Welcome to Data Science Methodology 101 From Modeling to Evaluation - Evaluation!

A model evaluation goes hand-in-hand with model building as such, the modeling and

evaluation stages are done iteratively.

Model evaluation is performed during model development and before the model is deployed.

Evaluation allows the quality of the model to be assessed but it's also an opportunity

to see if it meets the initial request.

Evaluation answers the question: Does the model used really answer the initial question

or does it need to be adjusted?

Model evaluation can have two main phases.

The first is the diagnostic measures phase, which is used to ensure the model is working

as intended.

If the model is a predictive model, a decision tree can be used to evaluate if the answer

the model can output, is aligned to the initial design.

It can be used to see where there are areas that require adjustments.

If the model is a descriptive model, one in which relationships are being assessed, then

a testing set with known outcomes can be applied, and the model can be refined as needed.

The second phase of evaluation that may be used is statistical significance testing.

This type of evaluation can be applied to the model to ensure that the data is being

properly handled and interpreted within the model.

This is designed to avoid unnecessary second guessing when the answer is revealed.

So now, let's go back to our case study so that we can apply the "Evaluation" component

within the data science methodology.

Let's look at one way to find the optimal model through a diagnostic measure based on

tuning one of the parameters in model building.

Specifically we'll see how to tune the relative cost of misclassifying yes and no outcomes.

As shown in this table, four models were built with four different relative misclassification

costs.

As we see, each value of this model-building parameter increases the true-positive rate,

or sensitivity, of the accuracy in predicting yes, at the expense of lower accuracy in predicting

no, that is, an increasing false-positive rate.

The question then becomes, which model is best based on tuning this parameter?

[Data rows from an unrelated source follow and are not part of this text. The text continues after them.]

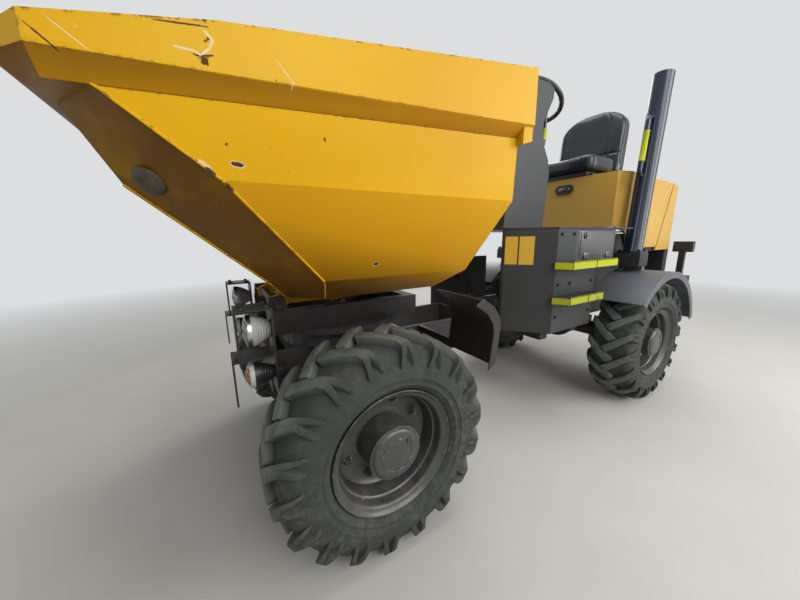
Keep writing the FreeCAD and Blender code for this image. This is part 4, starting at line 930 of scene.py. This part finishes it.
def blown(piece):
    """Runs a short cloth simulation and keeps its result, no point further than the pad's reach."""
    start = [vert.co.copy() for vert in piece.data.vertices]
    cloth = piece.modifiers.new("cloth", "CLOTH")
    cloth.settings.use_pressure = True
    cloth.settings.uniform_pressure_force = PAD_PRESSURE
    cloth.settings.effector_weights.gravity = 0
    cloth.settings.quality = 4
    cloth.point_cache.frame_start = 1
    cloth.point_cache.frame_end = PAD_FRAMES
    for number in range(1, PAD_FRAMES + 1):
        bpy.context.scene.frame_set(number)
    baked(piece)
    bpy.context.scene.frame_set(1)
    for vert, place in zip(piece.data.vertices, start):
        move = vert.co - place
        if move.length > PAD_REACH:
            vert.co = place + move.normalized() * PAD_REACH


def smoothed(piece, times):
    """Irons out small wrinkles and keeps the swell."""
    smooth = piece.modifiers.new("rounder", "SMOOTH")
    smooth.factor = 0.5
    smooth.iterations = times
    baked(piece)


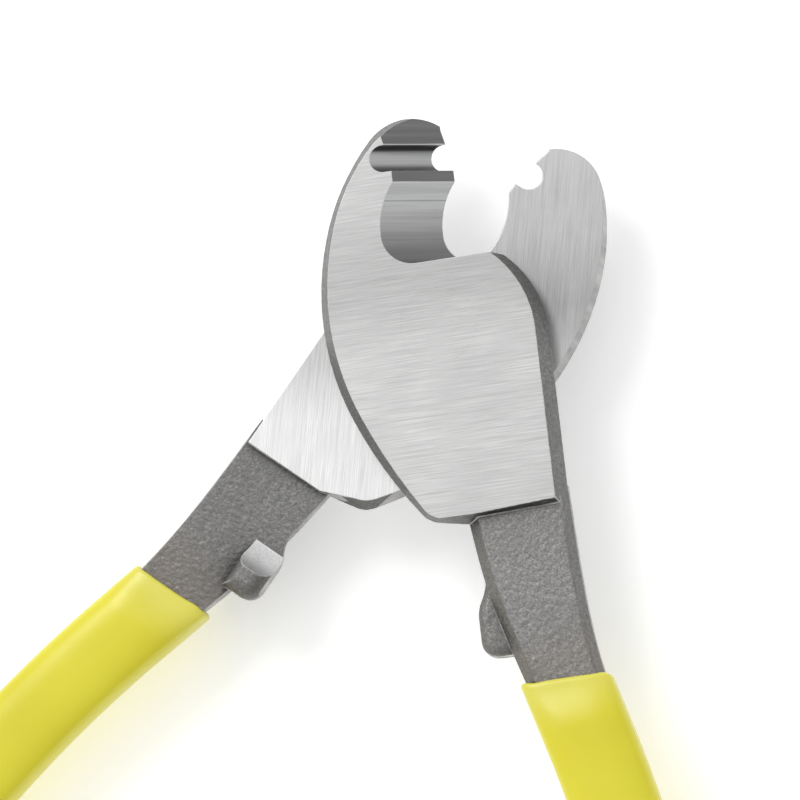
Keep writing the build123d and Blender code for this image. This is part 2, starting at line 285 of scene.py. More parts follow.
def lever_skin(name, cad_node, turned_over, seed):
    """A merged copy of a CAD lever whose forged faces are divided finely and pebbled.

    A vertex of a forged face above the grip moves along its mean forged normal by the noise. On the
    border of a ground face it moves by half of that, and only within that face; on a milled face it
    does not move."""
    work = bmesh.new()
    work.from_mesh(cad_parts[cad_node].data)
    bmesh.ops.remove_doubles(work, verts=work.verts, dist=MERGE_WITHIN)
    bmesh.ops.triangulate(work, faces=work.faces)
    mesh = bpy.data.meshes.new(name)
    work.to_mesh(mesh)
    work.free()
    points = np.empty(3 * len(mesh.vertices))
    mesh.vertices.foreach_get("co", points)
    points = points.reshape(-1, 3)
    corners = np.empty(3 * len(mesh.polygons), int)
    mesh.polygons.foreach_get("vertices", corners)
    corners = corners.reshape(-1, 3)
    zones = lever_zones(points, corners, turned_over)
    more = True
    while more:
        rows = closed_frame(points[corners].mean(axis=1), turned_over)[:, 1]
        rough = (zones == FORGED) & (rows > GRIP_TOP)
        points, corners, zones, more = halve_edges(points, corners, zones, rough, FACET)
    own = closed_frame(points, turned_over)
    facing, area = face_normals(points, corners)
    rough = zones == FORGED
    push = np.zeros((len(points), 3))
    np.add.at(push, corners[rough].ravel(), np.repeat((facing * area[:, None])[rough], 3, axis=0))
    push /= np.maximum(np.linalg.norm(push, axis=1), TINY)[:, None]
    finished = np.zeros(len(points), bool)
    finished[corners[~rough].ravel()] = True
    push[finished, 2] = 0
    push[finished] *= DRAG
    push[own[:, 1] < GRIP_TOP] = 0
    milled = np.zeros(len(points), bool)
    milled[corners[zones == MILLED].ravel()] = True
    push[milled] = 0
    points = points + push * (PEBBLE_DEPTH * pebbles(own, seed))[:, None]
    mesh.clear_geometry()
    mesh.from_pydata(points, [], corners)
    mesh.polygons.foreach_set("material_index", zones)
    mesh.polygons.foreach_set("use_smooth", np.ones(len(corners), bool))
    mesh.update()
    mesh.set_sharp_from_angle(angle=SMOOTH_UNDER)
    edge_of = np.empty(len(mesh.loops), int)
    mesh.loops.foreach_get("edge_index", edge_of)
    lowest = np.full(len(mesh.edges), FORGED)
    highest = np.zeros(len(mesh.edges), int)
    np.minimum.at(lowest, edge_of, np.repeat(zones, 3))
    np.maximum.at(highest, edge_of, np.repeat(zones, 3))
    sharp = np.empty(len(mesh.edges), bool)
    mesh.attributes["sharp_edge"].data.foreach_get("value", sharp)
    mesh.attributes["sharp_edge"].data.foreach_set("value", sharp | (lowest != highest))
    return link(name, mesh)


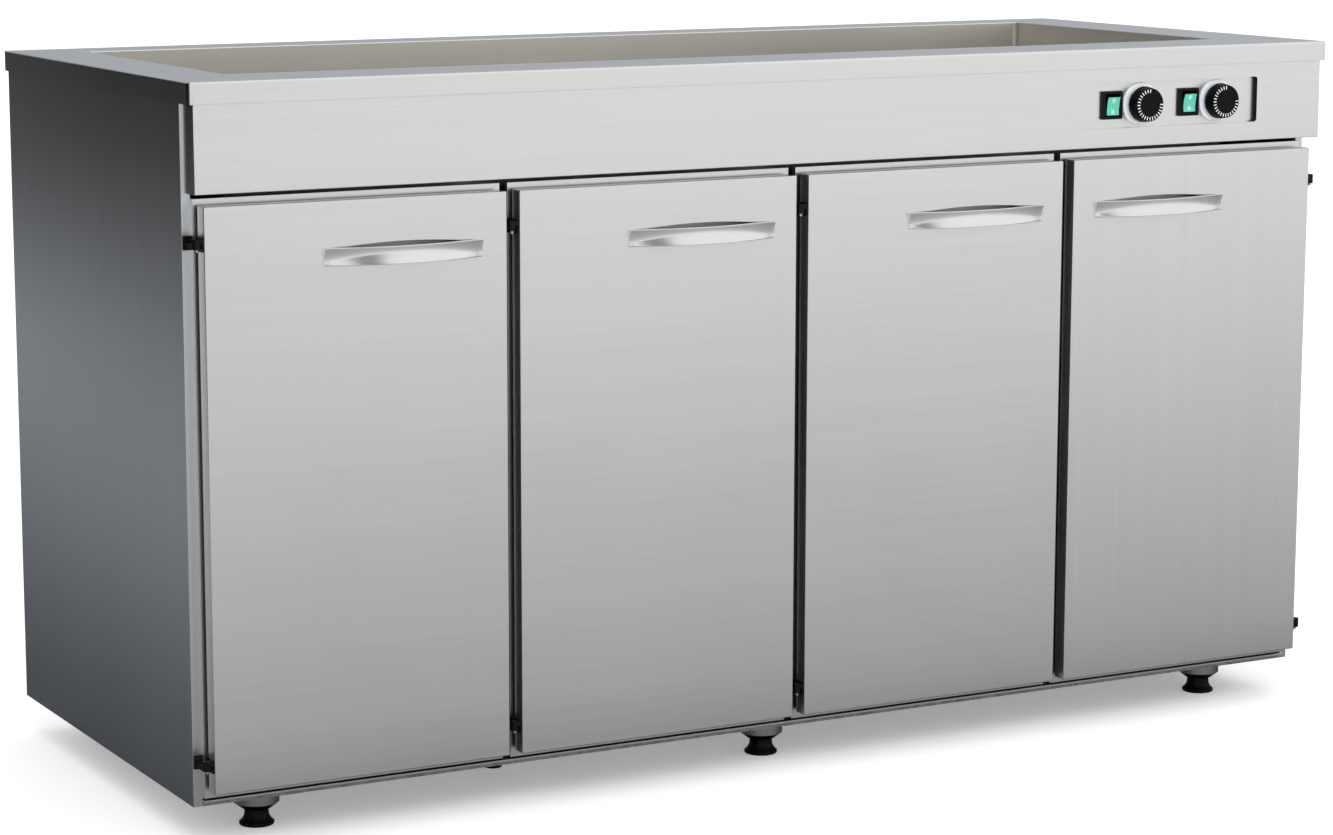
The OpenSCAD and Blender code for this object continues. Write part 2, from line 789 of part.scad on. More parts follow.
// Base tray: the floor under the cupboards, folded down at the front
module base_tray() {
  color(steel) in_place() difference() {
    union() {
      block([-bay_span, bay_y, tray_z], [bay_span, body_rear - sheet_t, tray_top]);
      block([-bay_span, bay_y, tray_top - tray_lip], [bay_span, bay_y + tray_t, tray_top]);
    }
    translate([drain_x, drain_y, tray_z - over]) cylinder(h = tray_t + 2 * over, r = drain_hole_r);
  }
}

// One cupboard: a folded box with a rim round its opening and a tall rail over it
function bay_x(i) = -bay_span + i * (bay_w + bay_gap);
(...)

For budgetary reasons, the risk-reducing intervention could not be applied to most or all congestive

heart failure patients, many of whom would not have been readmitted anyway.

On the other hand, the intervention would not be as effective in improving patient care

as it should be, with not enough high-risk congestive heart failure patients targeted.

So, how do we determine which model was optimal?

As you can see on this slide, the optimal model is the one giving the maximum separation

between the blue ROC curve relative to the red base line.

We can see that model 3, with a relative misclassification cost of 4-to-1, is the best of the 4 models.

And just in case you were wondering, ROC stands for receiver operating characteristic curve,

which was first developed during World War II to detect enemy aircraft on radar.

It has since been used in many other fields as well.

Today it is commonly used in machine learning and data mining.

The ROC curve is a useful diagnostic tool in determining the optimal classification

model.

This curve quantifies how well a binary classification model performs, declassifying the yes and

no outcomes when some discrimination criterion is varied.

In this case, the criterion is a relative misclassification cost.

By plotting the true-positive rate against the false-positive rate for different values

of the relative misclassification cost, the ROC curve helped in selecting the optimal

model.

This ends the Evaluation section of this course.

Thanks for watching!